Quasiment inutile pour les artistes, ce nouvel allongement des droits de propriété intellectuelle écornera encore un domaine public déjà malmené à plusieurs reprises au niveau européen. Il n’existe hélas quasiment aucune chance que l’Etat français s’oppose à cet allongement en refusant cette transposition au niveau national, alors même que la France ne s’est pourtant pas parfois privée de faire obstacle à une directive européenne. Néanmoins, il reste possible à l’occasion de la transposition de ce texte d’agir en faveur du domaine public et c’est ce que propose la députée Nouvelle Donne Isabelle Attard par une série d’amendements.

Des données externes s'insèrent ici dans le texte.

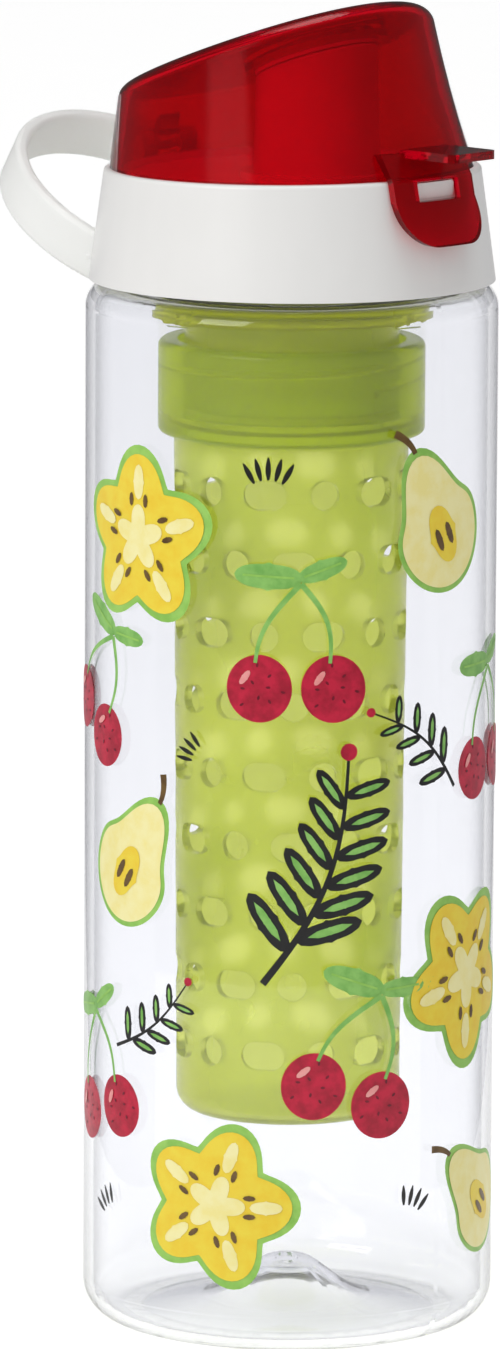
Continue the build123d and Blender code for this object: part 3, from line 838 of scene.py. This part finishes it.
def make_world(ambient):
    """White where it is seen, and an even soft light of a given level on the object."""
    world = bpy.data.worlds.new("studio")
    bpy.context.scene.world = world
    world.use_nodes = True
    tree = world.node_tree
    background = tree.nodes["Background"]
    background.inputs["Color"].default_value = (1, 1, 1, 1)
    level = node(tree, "ShaderNodeMapRange", -200, 200)
    level.inputs["To Min"].default_value = ambient
    level.inputs["To Max"].default_value = 1.0
    join(tree, background_rays(tree), level.inputs["Value"])
    join(tree, level.outputs["Result"], background.inputs["Strength"])


def make_floor():
    """Round pale floor that shows white and keeps the bottle's soft shadow."""
    points = [(0, 0, 0)]
    steps = 96
    for step in range(steps):
        angle = 2 * math.pi * step / steps
        points.append((FLOOR_R * math.cos(angle), FLOOR_R * math.sin(angle), 0))
    faces = [(0, 1 + step, 1 + (step + 1) % steps) for step in range(steps)]
    mesh = bpy.data.meshes.new("floor")
    mesh.from_pydata(points, [], faces)
    floor = bpy.data.objects.new("floor", mesh)
    bpy.context.scene.collection.objects.link(floor)
    material = bpy.data.materials.new("floor_white")
    material.use_nodes = True
    tree = material.node_tree
    shader = tree.nodes["Principled BSDF"]
    shader.inputs["Base Color"].default_value = (0.9, 0.9, 0.9, 1)
    shader.inputs["Roughness"].default_value = 0.9
    shader.inputs["Specular IOR Level"].default_value = 0.1
    shader.inputs["Emission Color"].default_value = (1, 1, 1, 1)
    level = node(tree, "ShaderNodeMath", -200, -200, operation="MULTIPLY")
    level.inputs[1].default_value = FLOOR_GLOW
    join(tree, background_rays(tree), level.inputs[0])
    join(tree, level.outputs["Value"], shader.inputs["Emission Strength"])
    mesh.materials.append(material)


def make_card(name, points, faces, colour):
    """A card of a glowing colour that shows only in reflections."""
    mesh = bpy.data.meshes.new(name)
    mesh.from_pydata([tuple(point) for point in points], [], faces)
    card = bpy.data.objects.new(name, mesh)
    bpy.context.scene.collection.objects.link(card)
    material = bpy.data.materials.new(name + "_grey")
    material.use_nodes = True
    shader = material.node_tree.nodes["Principled BSDF"]
    shader.inputs["Base Color"].default_value = (0, 0, 0, 1)
    shader.inputs["Specular IOR Level"].default_value = 0
    shader.inputs["Emission Color"].default_value = colour
    shader.inputs["Emission Strength"].default_value = 1
    mesh.materials.append(material)
    card.visible_camera = False
    card.visible_diffuse = False
    card.visible_transmission = False
    card.visible_shadow = False


def make_board(name, side, grey):
    """Grey upright board beside the bottle."""
    out = side * BOARD_OUT
    points = [
        studio_place(out, BOARD_NEAR, BOARD_LOW),
        studio_place(out, BOARD_FAR, BOARD_LOW),
        studio_place(out, BOARD_FAR, BOARD_TOP),
        studio_place(out, BOARD_NEAR, BOARD_TOP),
    ]
    make_card(name, points, [(0, 1, 2, 3)], (grey, grey, grey * BOARD_COOLNESS, 1))


def make_screen(name, start, end, low):
    """Part of a dark round screen about the bottle, between two angles from the camera's side."""
    points = []
    for step in range(SCREEN_STEPS + 1):
        angle = math.radians(start + (end - start) * step / SCREEN_STEPS)
        for up in (low, SCREEN_TOP):
            points.append(studio_place(SCREEN_R * math.sin(angle), SCREEN_R * math.cos(angle), up))
    faces = [(2 * step, 2 * step + 2, 2 * step + 3, 2 * step + 1) for step in range(SCREEN_STEPS)]
    make_card(name, points, faces, (SCREEN_GREY, SCREEN_GREY, SCREEN_GREY, 1))


make_camera()
make_world(AMBIENT)
make_floor()
make_screen("front_screen", -100, 100, SCREEN_LOW)
make_screen("back_screen", 100, 260, SCREEN_BACK_LOW)
make_board("left_board", -1, 0.5)
make_board("right_board", 1, 0.5)
middle = Vector((0, 0, 0.15))
make_lamp("key_lamp", studio_place(-0.85, 0.95, 0.85), middle, 0.7, 8.2, (1.0, 0.99, 0.97))
make_lamp("top_lamp", studio_place(0.1, 0.1, 1.2), middle, 0.6, 2.5, (1.0, 1.0, 1.0))
bpy.context.scene.view_settings.view_transform = "Standard"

A titre de compensation face à ce nouvel allongement de la durée de protection, Isabelle Attard propose d’introduire dans le Code de Propriété Intellectuelle une définition positive du domaine public, afin que cette notion soit davantage reconnue juridiquement et mieux garantie. Elle s’appuie pour cela sur les termes d’une proposition de loi déposée par ses soins en décembre 2013, à laquelle SavoirsCom1 avait déjà apporté son soutien.

Isabelle Attard propose également de compenser le nouvel allongement des droits voisins en procédant à une diminution de la durée du droit d’auteur, que la France aurait déjà dû acter depuis longtemps. En effet, une directive européenne intervenue en 1993 a augmenté la durée du droit d’auteur de 50 à 70 ans, en visant l’objectif d’une harmonisation au sein de l’Union européenne. La France a transposé cette directive, mais en laissant persister le mécanisme des prorogations de guerre, adoptées afin de « compenser » pour les auteurs les pertes subies du fait des difficultés d’exploitation de leurs oeuvres durant les deux guerres mondiales.

La Cour de Cassation en 2007 a eu l’occasion de supprimer ces prorogations, en estimant qu’elles avaient été « absorbées » par l’allongement du droit d’auteur à 70 ans. Mais elle les a laissé persister pour les oeuvres musicales, pour lesquelles la durée des droits était déjà de 70 ans après la mort de l’auteur, au moment de l’adoption de la directive et pour les autres oeuvres, quand l’auteur est mort pour la France. Il en résulte actuellement un régime juridique byzantin et aberrant, en vertu duquel la durée de protection des oeuvres musicales peut se trouver augmentée de 14 ans et 272 jours. Non content de rendre le calcul de la durée des droits effroyablement complexe, ces règles profitent essentiellement à des oeuvres déjà rentabilisées depuis longtemps.

Le Boléro de Ravel se trouve par exemple dans cette situation. Composé en 1928 par Maurice Ravel disparu sans descendance, les droits sur cette oeuvre ont connu ensuite un destin qui résume à lui seul toutes les pathologies les plus graves du droit d’auteur. Alors que le frère de Ravel avait l’intention de faire don des droits à la ville de Paris afin d’organiser un prix Nobel de musique, ils furent finalement captés dans des circonstances douteuses par une infirmière lui ayant prodigué des soins, avant de faire l’objet pendant des années d’un invraisemblable feuilleton judiciaire impliquant un ancien responsable des affaires juridiques de la SACEM. En supprimant les prorogations de guerre, cette oeuvre majeure, ayant déjà généré des dizaines de millions de droits, serait soustraite à la prédation et rendue au domaine public auquel elle devrait appartenir depuis longtemps.